» **Exercise aim**: Print all of the data exactly.
┄┄┄┄┄┄┄┄┄┄
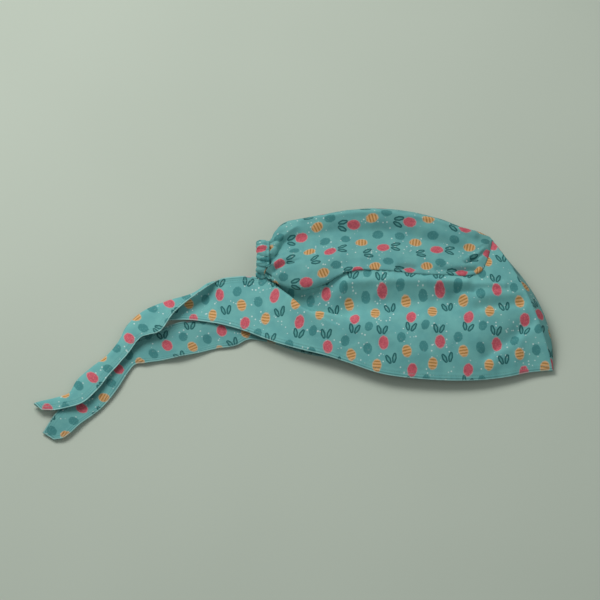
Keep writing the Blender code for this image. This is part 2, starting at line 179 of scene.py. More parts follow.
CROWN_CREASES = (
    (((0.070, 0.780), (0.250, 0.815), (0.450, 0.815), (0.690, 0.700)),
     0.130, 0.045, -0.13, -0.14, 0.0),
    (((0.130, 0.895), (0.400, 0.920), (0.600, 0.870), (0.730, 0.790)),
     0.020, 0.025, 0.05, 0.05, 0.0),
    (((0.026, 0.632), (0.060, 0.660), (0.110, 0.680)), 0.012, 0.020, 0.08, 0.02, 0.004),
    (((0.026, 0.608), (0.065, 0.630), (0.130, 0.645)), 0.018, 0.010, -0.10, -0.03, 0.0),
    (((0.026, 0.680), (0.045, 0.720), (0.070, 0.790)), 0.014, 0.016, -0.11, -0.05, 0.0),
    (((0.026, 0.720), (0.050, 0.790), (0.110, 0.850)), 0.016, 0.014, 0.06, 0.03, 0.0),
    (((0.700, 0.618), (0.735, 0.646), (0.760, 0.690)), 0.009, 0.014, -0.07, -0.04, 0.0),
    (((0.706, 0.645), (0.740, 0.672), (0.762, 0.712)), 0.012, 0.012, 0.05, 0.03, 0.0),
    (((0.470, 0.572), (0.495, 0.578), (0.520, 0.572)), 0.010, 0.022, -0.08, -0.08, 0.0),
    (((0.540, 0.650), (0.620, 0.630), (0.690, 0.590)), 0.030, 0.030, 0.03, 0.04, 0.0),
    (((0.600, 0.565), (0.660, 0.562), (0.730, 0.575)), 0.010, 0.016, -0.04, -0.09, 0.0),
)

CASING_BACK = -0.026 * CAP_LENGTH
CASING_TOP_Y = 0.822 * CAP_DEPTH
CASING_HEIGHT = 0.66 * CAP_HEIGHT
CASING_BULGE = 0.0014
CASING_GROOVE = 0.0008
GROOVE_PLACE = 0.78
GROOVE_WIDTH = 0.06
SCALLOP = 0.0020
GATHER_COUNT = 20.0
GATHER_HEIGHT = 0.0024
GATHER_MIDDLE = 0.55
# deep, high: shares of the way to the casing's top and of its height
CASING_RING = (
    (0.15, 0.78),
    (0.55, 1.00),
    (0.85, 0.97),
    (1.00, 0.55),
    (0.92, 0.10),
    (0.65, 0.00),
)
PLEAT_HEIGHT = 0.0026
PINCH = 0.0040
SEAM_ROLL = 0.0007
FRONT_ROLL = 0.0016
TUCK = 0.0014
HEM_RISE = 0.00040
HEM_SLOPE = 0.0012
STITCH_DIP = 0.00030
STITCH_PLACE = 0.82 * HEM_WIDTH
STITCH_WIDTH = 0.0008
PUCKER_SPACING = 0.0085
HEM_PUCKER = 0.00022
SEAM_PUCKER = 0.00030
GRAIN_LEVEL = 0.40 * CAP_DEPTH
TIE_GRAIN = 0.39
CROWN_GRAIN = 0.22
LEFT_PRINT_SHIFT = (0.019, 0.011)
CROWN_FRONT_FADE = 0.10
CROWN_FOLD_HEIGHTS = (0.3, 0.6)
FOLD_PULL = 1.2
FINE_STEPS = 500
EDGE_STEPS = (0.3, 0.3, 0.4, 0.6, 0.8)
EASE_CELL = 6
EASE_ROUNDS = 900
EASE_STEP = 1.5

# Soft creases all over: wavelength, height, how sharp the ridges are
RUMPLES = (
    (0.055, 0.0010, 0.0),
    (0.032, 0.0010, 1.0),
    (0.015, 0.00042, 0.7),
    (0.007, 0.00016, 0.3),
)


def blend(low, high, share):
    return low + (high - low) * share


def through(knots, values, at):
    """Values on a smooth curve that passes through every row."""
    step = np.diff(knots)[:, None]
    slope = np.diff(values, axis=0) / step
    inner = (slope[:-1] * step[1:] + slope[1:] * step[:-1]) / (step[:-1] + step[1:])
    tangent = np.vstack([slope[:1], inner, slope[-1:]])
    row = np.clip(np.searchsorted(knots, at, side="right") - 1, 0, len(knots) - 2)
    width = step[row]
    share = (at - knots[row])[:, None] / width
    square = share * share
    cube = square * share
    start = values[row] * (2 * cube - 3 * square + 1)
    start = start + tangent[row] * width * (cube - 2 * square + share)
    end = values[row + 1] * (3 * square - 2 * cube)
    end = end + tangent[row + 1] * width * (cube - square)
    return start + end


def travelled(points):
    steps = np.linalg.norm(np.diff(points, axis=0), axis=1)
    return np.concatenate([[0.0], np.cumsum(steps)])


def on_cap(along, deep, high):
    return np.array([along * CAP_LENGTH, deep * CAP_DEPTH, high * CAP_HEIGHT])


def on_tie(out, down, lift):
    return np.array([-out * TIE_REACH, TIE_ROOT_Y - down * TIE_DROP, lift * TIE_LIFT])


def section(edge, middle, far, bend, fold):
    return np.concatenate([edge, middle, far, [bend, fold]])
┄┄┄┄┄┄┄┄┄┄
» **Correct response**:
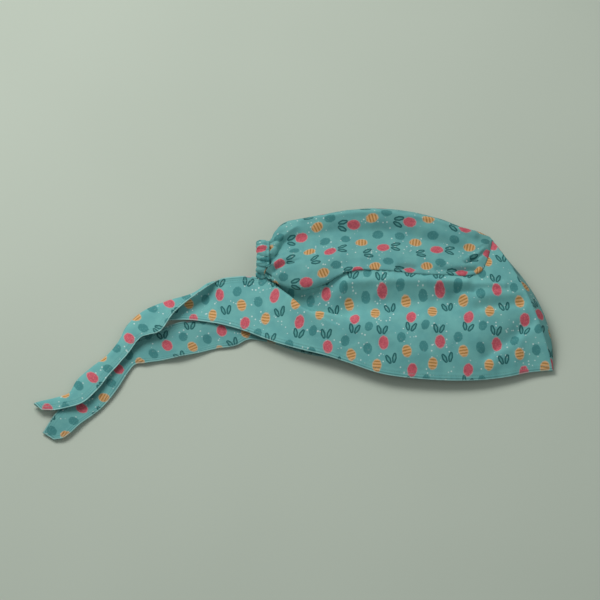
Keep writing the Blender code for this image. This is part 2, starting at line 179 of scene.py. More parts follow.
CROWN_CREASES = (
    (((0.070, 0.780), (0.250, 0.815), (0.450, 0.815), (0.690, 0.700)),
     0.130, 0.045, -0.13, -0.14, 0.0),
    (((0.130, 0.895), (0.400, 0.920), (0.600, 0.870), (0.730, 0.790)),
     0.020, 0.025, 0.05, 0.05, 0.0),
    (((0.026, 0.632), (0.060, 0.660), (0.110, 0.680)), 0.012, 0.020, 0.08, 0.02, 0.004),
    (((0.026, 0.608), (0.065, 0.630), (0.130, 0.645)), 0.018, 0.010, -0.10, -0.03, 0.0),
    (((0.026, 0.680), (0.045, 0.720), (0.070, 0.790)), 0.014, 0.016, -0.11, -0.05, 0.0),
    (((0.026, 0.720), (0.050, 0.790), (0.110, 0.850)), 0.016, 0.014, 0.06, 0.03, 0.0),
    (((0.700, 0.618), (0.735, 0.646), (0.760, 0.690)), 0.009, 0.014, -0.07, -0.04, 0.0),
    (((0.706, 0.645), (0.740, 0.672), (0.762, 0.712)), 0.012, 0.012, 0.05, 0.03, 0.0),
    (((0.470, 0.572), (0.495, 0.578), (0.520, 0.572)), 0.010, 0.022, -0.08, -0.08, 0.0),
    (((0.540, 0.650), (0.620, 0.630), (0.690, 0.590)), 0.030, 0.030, 0.03, 0.04, 0.0),
    (((0.600, 0.565), (0.660, 0.562), (0.730, 0.575)), 0.010, 0.016, -0.04, -0.09, 0.0),
)

CASING_BACK = -0.026 * CAP_LENGTH
CASING_TOP_Y = 0.822 * CAP_DEPTH
CASING_HEIGHT = 0.66 * CAP_HEIGHT
CASING_BULGE = 0.0014
CASING_GROOVE = 0.0008
GROOVE_PLACE = 0.78
GROOVE_WIDTH = 0.06
SCALLOP = 0.0020
GATHER_COUNT = 20.0
GATHER_HEIGHT = 0.0024
GATHER_MIDDLE = 0.55
# deep, high: shares of the way to the casing's top and of its height
CASING_RING = (
    (0.15, 0.78),
    (0.55, 1.00),
    (0.85, 0.97),
    (1.00, 0.55),
    (0.92, 0.10),
    (0.65, 0.00),
)
PLEAT_HEIGHT = 0.0026
PINCH = 0.0040
SEAM_ROLL = 0.0007
FRONT_ROLL = 0.0016
TUCK = 0.0014
HEM_RISE = 0.00040
HEM_SLOPE = 0.0012
STITCH_DIP = 0.00030
STITCH_PLACE = 0.82 * HEM_WIDTH
STITCH_WIDTH = 0.0008
PUCKER_SPACING = 0.0085
HEM_PUCKER = 0.00022
SEAM_PUCKER = 0.00030
GRAIN_LEVEL = 0.40 * CAP_DEPTH
TIE_GRAIN = 0.39
CROWN_GRAIN = 0.22
LEFT_PRINT_SHIFT = (0.019, 0.011)
CROWN_FRONT_FADE = 0.10
CROWN_FOLD_HEIGHTS = (0.3, 0.6)
FOLD_PULL = 1.2
FINE_STEPS = 500
EDGE_STEPS = (0.3, 0.3, 0.4, 0.6, 0.8)
EASE_CELL = 6
EASE_ROUNDS = 900
EASE_STEP = 1.5

# Soft creases all over: wavelength, height, how sharp the ridges are
RUMPLES = (
    (0.055, 0.0010, 0.0),
    (0.032, 0.0010, 1.0),
    (0.015, 0.00042, 0.7),
    (0.007, 0.00016, 0.3),
)


def blend(low, high, share):
    return low + (high - low) * share


def through(knots, values, at):
    """Values on a smooth curve that passes through every row."""
    step = np.diff(knots)[:, None]
    slope = np.diff(values, axis=0) / step
    inner = (slope[:-1] * step[1:] + slope[1:] * step[:-1]) / (step[:-1] + step[1:])
    tangent = np.vstack([slope[:1], inner, slope[-1:]])
    row = np.clip(np.searchsorted(knots, at, side="right") - 1, 0, len(knots) - 2)
    width = step[row]
    share = (at - knots[row])[:, None] / width
    square = share * share
    cube = square * share
    start = values[row] * (2 * cube - 3 * square + 1)
    start = start + tangent[row] * width * (cube - 2 * square + share)
    end = values[row + 1] * (3 * square - 2 * cube)
    end = end + tangent[row + 1] * width * (cube - square)
    return start + end


def travelled(points):
    steps = np.linalg.norm(np.diff(points, axis=0), axis=1)
    return np.concatenate([[0.0], np.cumsum(steps)])


def on_cap(along, deep, high):
    return np.array([along * CAP_LENGTH, deep * CAP_DEPTH, high * CAP_HEIGHT])


def on_tie(out, down, lift):
    return np.array([-out * TIE_REACH, TIE_ROOT_Y - down * TIE_DROP, lift * TIE_LIFT])


def section(edge, middle, far, bend, fold):
    return np.concatenate([edge, middle, far, [bend, fold]])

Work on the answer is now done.